Researchers localise gene triggering manic episodes in bipolar disorder

Monday, September 03, 2012

Washington: Flying high, or down in the dumps may leads to individuals suffering from bipolar disorder alternate between depressive and manic episodes, a new research revealed.

Researchers from the University of Bonn and the Central Institute of Mental Health in Mannheim have succeeded in localising a gene which contributes towards the manic depressive disease.

The results have been published in the current issue of The American Journal of Psychiatry.

The research was based on patient data and animal models, how the NCAN gene results in the manic symptoms of bipolar disorder.

About one per cent of all humans suffer, in the course of their lives, from this bipolar emotional disorder and this occurs in all the cultures which have hitherto been investigated.

The causes are as yet unknown; therapy is therefore correspondingly difficult. Many of those affected commit suicide during the course of the disease.

After decoding the human genome the geneticists are now in a situation comparable to that of a linguist who is supposed to translate an extensive text from a completely unknown language into English. They need to find out what the individual words mean in the 23-volume genome dictionary, although they do not even know where a word begins or ends. To make matters more difficult, interspersed between important information, all of a sudden there may be meaningless babble.

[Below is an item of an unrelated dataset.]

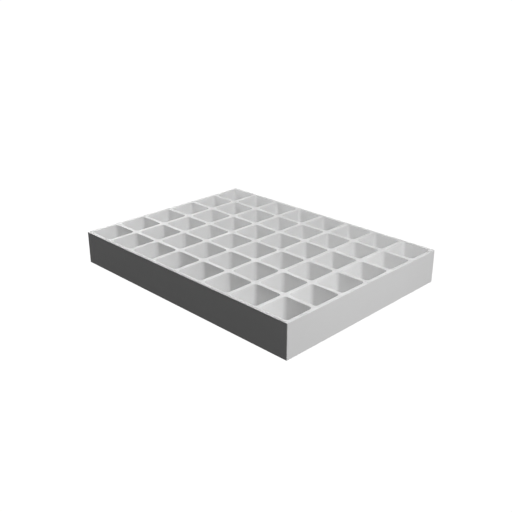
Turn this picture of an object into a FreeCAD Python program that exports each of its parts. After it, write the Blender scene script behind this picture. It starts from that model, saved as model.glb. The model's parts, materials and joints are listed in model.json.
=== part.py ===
# Plug tray for raising seedlings: a straight-sided carrier tray and eight identical six-cell packs that
# drop into it, flush with its rim, and lift out again by hand.
# Frame: +X along the long side, +Y along the short side, +Z up, origin on the bench under the tray's centre.
# All lengths are millimetres.

import FreeCAD, Part
import math
import os

# ---- cells -------------------------------------------------------------------------------------------
CELLS_LONG = 8  # cells along X
CELLS_SHORT = 6  # cells along Y
CELL_PITCH = 49.5  # centre to centre, the same both ways
WEB_WIDTH = 5.5  # flat strip between two neighbouring cell mouths
CELL_RADIUS = 4.4  # corner radius of a cell, the same from mouth to floor
CELL_DRAFT_DEG = 6.0  # lean of each cell wall
CELL_WALL = 1.0  # thickness of a cup's walls
CELL_FLOOR = 1.2  # thickness of a cup's floor
DRAIN_SLOT_LENGTH = 10.0  # end to end, each of the two crossed slots in a cup's floor
DRAIN_SLOT_WIDTH = 2.6

# ---- packs -------------------------------------------------------------------------------------------
PACK_CELLS_LONG = 2  # cells along X in one pack
PACK_CELLS_SHORT = 3  # cells along Y in one pack
PACK_SEAM = 0.3  # gap between two neighbouring packs
PACK_PLATE = 1.2  # thickness of a pack's top plate
PACK_RIM_DEPTH = 4.0  # depth of the bar round a pack's edge
PACK_CORNER_RADIUS = 0.8  # a pack's own four corners

# ---- carrier tray ------------------------------------------------------------------------------------
TRAY_HEIGHT = 48.2  # bench to rim
TRAY_WALL = 1.85  # thickness of the four side walls
TRAY_CORNER_RADIUS = 0.8  # outside corners, seen from above
SIDE_GAP = 0.3  # gap between a pack and the side wall
STAND_OFF = 3.0  # bench to the underside of the floor
TRAY_FLOOR = 2.0  # thickness of the floor
DRAIN_CLEARANCE = 0.5  # floor hole past the ends of the slots above it
UNDER_RIB = 1.6  # thickness of the ribs under the floor
LOCATING_RIB = 2.0  # thickness of the ribs that part the packs
LOCATING_RIB_HEIGHT = 1.6  # height of those ribs above the floor

# ---- sizes that follow -------------------------------------------------------------------------------
CELL_MOUTH = CELL_PITCH - WEB_WIDTH
PACKS_LONG = CELLS_LONG // PACK_CELLS_LONG
PACKS_SHORT = CELLS_SHORT // PACK_CELLS_SHORT
PACK_STEP_X = PACK_CELLS_LONG * CELL_PITCH
PACK_STEP_Y = PACK_CELLS_SHORT * CELL_PITCH
PACK_X = PACK_STEP_X - PACK_SEAM
PACK_Y = PACK_STEP_Y - PACK_SEAM
INSIDE_X = PACKS_LONG * PACK_STEP_X - PACK_SEAM + 2 * SIDE_GAP
INSIDE_Y = PACKS_SHORT * PACK_STEP_Y - PACK_SEAM + 2 * SIDE_GAP
TRAY_X = INSIDE_X + 2 * TRAY_WALL
TRAY_Y = INSIDE_Y + 2 * TRAY_WALL
FLOOR_HOLE_DIAMETER = DRAIN_SLOT_LENGTH + 2 * DRAIN_CLEARANCE
FLOOR_TOP = STAND_OFF + TRAY_FLOOR
CELL_BASE_Z = FLOOR_TOP + CELL_FLOOR
CELL_DEPTH = TRAY_HEIGHT - CELL_BASE_Z
CELL_BASE = CELL_MOUTH - 2 * CELL_DEPTH * math.tan(math.radians(CELL_DRAFT_DEG))


def rounded_outline(size_x, size_y, radius, z):
    """Closed wire of a rectangle with round corners, centred on the Z axis at height z."""
    inner_x = size_x / 2 - radius
    inner_y = size_y / 2 - radius
    centres = ((inner_x, inner_y), (-inner_x, inner_y), (-inner_x, -inner_y), (inner_x, -inner_y))
    corners = []
    for quarter, (x, y) in enumerate(centres):
        angles = [math.radians(90 * quarter + turn) for turn in (0, 45, 90)]
        corners.append(
            [FreeCAD.Vector(x + radius * math.cos(a), y + radius * math.sin(a), z) for a in angles]
        )
    edges = []
    for corner, following in zip(corners, corners[1:] + corners[:1]):
        edges.append(Part.Arc(*corner).toShape())
        edges.append(Part.LineSegment(corner[-1], following[0]).toShape())
    return Part.Wire(edges)


def rounded_block(size_x, size_y, radius, z_low, z_high):
    """Upright block with round corners, from z_low to z_high."""
    face = Part.Face(rounded_outline(size_x, size_y, radius, z_low))
    return face.extrude(FreeCAD.Vector(0, 0, z_high - z_low))


def tapered_well(radius, low_side, z_low, high_side, z_high):
    """Square solid that widens from z_low to z_high, with its four leaning edges rounded."""
    low = low_side / 2
    high = high_side / 2
    wedge = Part.makeWedge(-low, z_low, -low, -high, -high, low, z_high, low, high, high)
    well = wedge.rotated(FreeCAD.Vector(0, 0, 0), FreeCAD.Vector(1, 0, 0), 90)
    leaning = [edge for edge in well.Edges if abs(edge.Vertexes[0].Z - edge.Vertexes[-1].Z) > 1]
    return well.makeFillet(radius, leaning)


def upright_slab(size_x, size_y, centre_x, centre_y, z_low, z_high):
    """Plain box centred on a point of the plan, from z_low to z_high."""
    corner = FreeCAD.Vector(centre_x - size_x / 2, centre_y - size_y / 2, z_low)
    return Part.makeBox(size_x, size_y, z_high - z_low, corner)


def grid_positions(count, pitch):
    """Coordinates of count points a pitch apart, centred on zero."""
    return [(index - (count - 1) / 2) * pitch for index in range(count)]


def cup_blank():
    """Outside of one cup, from the floor of the carrier up to the top of the pack."""
    outer_base = CELL_BASE + 2 * CELL_WALL
    lean = math.tan(math.radians(CELL_DRAFT_DEG))
    foot_side = outer_base - 2 * CELL_FLOOR * lean
    mouth_side = CELL_MOUTH + 2 * CELL_WALL
    return tapered_well(CELL_RADIUS + CELL_WALL, foot_side, FLOOR_TOP, mouth_side, TRAY_HEIGHT)


def cell_hollow():
    """Space inside one cup, together with the two crossed slots that drain it."""
    hollow = tapered_well(CELL_RADIUS, CELL_BASE, CELL_BASE_Z, CELL_MOUTH, TRAY_HEIGHT)
    slots = [
        upright_slab(DRAIN_SLOT_LENGTH, DRAIN_SLOT_WIDTH, 0, 0, FLOOR_TOP, CELL_BASE_Z),
        upright_slab(DRAIN_SLOT_WIDTH, DRAIN_SLOT_LENGTH, 0, 0, FLOOR_TOP, CELL_BASE_Z),
    ]
    return hollow.fuse(slots)


def pack_rim():
    """Top plate of a pack with the deeper bar round its edge."""
    plate_low = TRAY_HEIGHT - PACK_PLATE
    rim_low = TRAY_HEIGHT - PACK_RIM_DEPTH
    bar_width = (WEB_WIDTH - PACK_SEAM) / 2
    rim = rounded_block(PACK_X, PACK_Y, PACK_CORNER_RADIUS, rim_low, TRAY_HEIGHT)
    inside = upright_slab(
        PACK_X - 2 * bar_width, PACK_Y - 2 * bar_width, 0, 0, rim_low, plate_low
    )
    return rim.cut(inside)


def cell_pack():
    """One six-cell pack, standing on the carrier's floor with its plan centred on the Z axis."""
    places = [
        FreeCAD.Vector(x, y, 0)
        for x in grid_positions(PACK_CELLS_LONG, CELL_PITCH)
        for y in grid_positions(PACK_CELLS_SHORT, CELL_PITCH)
    ]
    blank = cup_blank()
    hollow = cell_hollow()
    cups = [blank.translated(place) for place in places]
    hollows = [hollow.translated(place) for place in places]
    return pack_rim().fuse(cups).cut(hollows).removeSplitter()


def floor_ribs():
    """Ribs under the floor at every line between cells, and low ones on top of it between packs."""
    ribs = []
    for x in grid_positions(CELLS_LONG - 1, CELL_PITCH):
        ribs.append(upright_slab(UNDER_RIB, INSIDE_Y, x, 0, 0, STAND_OFF))
    for y in grid_positions(CELLS_SHORT - 1, CELL_PITCH):
        ribs.append(upright_slab(INSIDE_X, UNDER_RIB, 0, y, 0, STAND_OFF))
    rib_top = FLOOR_TOP + LOCATING_RIB_HEIGHT
    for x in grid_positions(PACKS_LONG - 1, PACK_STEP_X):
        ribs.append(upright_slab(LOCATING_RIB, INSIDE_Y, x, 0, FLOOR_TOP, rib_top))
    for y in grid_positions(PACKS_SHORT - 1, PACK_STEP_Y):
        ribs.append(upright_slab(INSIDE_X, LOCATING_RIB, 0, y, FLOOR_TOP, rib_top))
    return ribs


def carrier_tray():
    """Open box with four upright walls, a raised floor, ribs on both its faces and a hole under each cell."""
    box = rounded_block(TRAY_X, TRAY_Y, TRAY_CORNER_RADIUS, 0, TRAY_HEIGHT)
    room_above = upright_slab(INSIDE_X, INSIDE_Y, 0, 0, FLOOR_TOP, TRAY_HEIGHT)
    room_below = upright_slab(INSIDE_X, INSIDE_Y, 0, 0, 0, STAND_OFF)
    shell = box.cut([room_above, room_below])
    holes = [
        Part.makeCylinder(FLOOR_HOLE_DIAMETER / 2, TRAY_FLOOR, FreeCAD.Vector(x, y, STAND_OFF))
        for x in grid_positions(CELLS_LONG, CELL_PITCH)
        for y in grid_positions(CELLS_SHORT, CELL_PITCH)
    ]
    return shell.fuse(floor_ribs()).cut(holes).removeSplitter()


def export(shape, name):
    """Writes one node's solid, after checking that it is a single closed one."""
    solids = shape.Solids
    if len(solids) != 1 or not solids[0].isValid():
        raise ValueError(f"{name} should be one valid solid, not {len(solids)}")
    solids[0].exportStep(os.path.join("parts", f"{name}.step"))
    print(f"{name}: volume {solids[0].Volume / 1000:.1f} cm3")


def main():
    """Builds the carrier and a row of packs for each half of it."""
    os.makedirs("parts", exist_ok=True)
    export(carrier_tray(), "carrier_tray")
    pack = cell_pack()
    number = 0
    for y in grid_positions(PACKS_SHORT, PACK_STEP_Y):
        for x in grid_positions(PACKS_LONG, PACK_STEP_X):
            number += 1
            export(pack.translated(FreeCAD.Vector(x, y, 0)), f"cell_pack_{number}")
    print(f"overall {TRAY_X:.1f} x {TRAY_Y:.1f} x {TRAY_HEIGHT:.1f}, cell base {CELL_BASE:.2f}")


main()
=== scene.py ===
"""Plug tray for raising seedlings: a rigid carrier tray and the six-cell packs that drop into it.

Every length is in metres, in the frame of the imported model: +X along the long side, +Y along the short
side, +Z up, and the origin on the bench under the tray's centre.
"""

import json
import logging
import math
from collections.abc import Callable, Iterator, Sequence
from contextlib import contextmanager
from dataclasses import dataclass, field
from enum import Enum

import bmesh
import bpy
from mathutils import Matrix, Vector


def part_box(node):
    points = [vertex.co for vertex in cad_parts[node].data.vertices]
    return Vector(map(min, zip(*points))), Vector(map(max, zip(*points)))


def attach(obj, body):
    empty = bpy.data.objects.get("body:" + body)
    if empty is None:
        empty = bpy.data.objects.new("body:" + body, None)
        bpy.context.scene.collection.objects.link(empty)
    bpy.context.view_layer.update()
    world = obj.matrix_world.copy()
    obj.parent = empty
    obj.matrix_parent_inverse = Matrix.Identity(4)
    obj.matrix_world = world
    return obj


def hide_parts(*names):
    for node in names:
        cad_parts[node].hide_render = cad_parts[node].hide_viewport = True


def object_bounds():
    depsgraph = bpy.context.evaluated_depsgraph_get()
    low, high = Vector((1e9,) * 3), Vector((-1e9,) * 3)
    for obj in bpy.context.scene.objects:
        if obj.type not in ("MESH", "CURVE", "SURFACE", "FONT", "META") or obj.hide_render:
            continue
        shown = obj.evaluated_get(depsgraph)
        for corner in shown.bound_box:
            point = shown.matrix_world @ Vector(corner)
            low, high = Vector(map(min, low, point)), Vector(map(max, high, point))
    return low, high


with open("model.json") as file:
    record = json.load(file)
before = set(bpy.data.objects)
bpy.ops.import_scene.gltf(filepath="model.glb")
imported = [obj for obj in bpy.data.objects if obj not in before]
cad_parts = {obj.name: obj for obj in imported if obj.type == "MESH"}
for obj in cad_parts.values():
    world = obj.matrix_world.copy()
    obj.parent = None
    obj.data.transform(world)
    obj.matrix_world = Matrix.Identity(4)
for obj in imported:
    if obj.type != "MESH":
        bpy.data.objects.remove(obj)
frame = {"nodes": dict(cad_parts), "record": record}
CAD_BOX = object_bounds()

LOG = logging.getLogger("plug_tray")
TOUCH = 1e-5  # how near two coordinates are when they count as one
DOUBLED = 1e-6  # how near two points are when they are merged
FLAT = 0.9  # least part of a normal along an axis for a face that squarely faces that way
MID_TONE = 0.5  # the middle of a noise's range

Point = Sequence[float]
Corners = tuple[Vector, Vector]
Colour = tuple[float, float, float, float]


# ---- shaping solids ----------------------------------------------------------------------------------


class Combine(Enum):
    """How a second solid changes the first one."""

    ADD = "UNION"
    CUT = "DIFFERENCE"


class Facing(Enum):
    """Which way a level face looks."""

    UP = 1
    DOWN = -1


@dataclass(frozen=True)
class Span:
    """A stretch along one axis."""

    low: float
    high: float

    def holds(self, value: float) -> bool:
        """Whether value lies within the stretch."""
        return self.low - TOUCH < value < self.high + TOUCH

    @property
    def middle(self) -> float:
        """The centre of the stretch."""
        return (self.low + self.high) / 2

    @property
    def length(self) -> float:
        """The length of the stretch."""
        return self.high - self.low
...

When human beings are born, each of them is supplied with two of these genome dictionaries one from their mother, the other from their father, which they carry around with them in their body cells. Thus the cells contain two items of genetic information for all the hereditary features. When producing egg or sperm cells, the body jettisons the duplicate information and compiles at random a new encyclopedia from the maternal and paternal genome lexicon, in which half the entries are from the father and the other half from the mother. Adjacent entries often come from the same parent a rule which genome researchers exploit when searching for genes.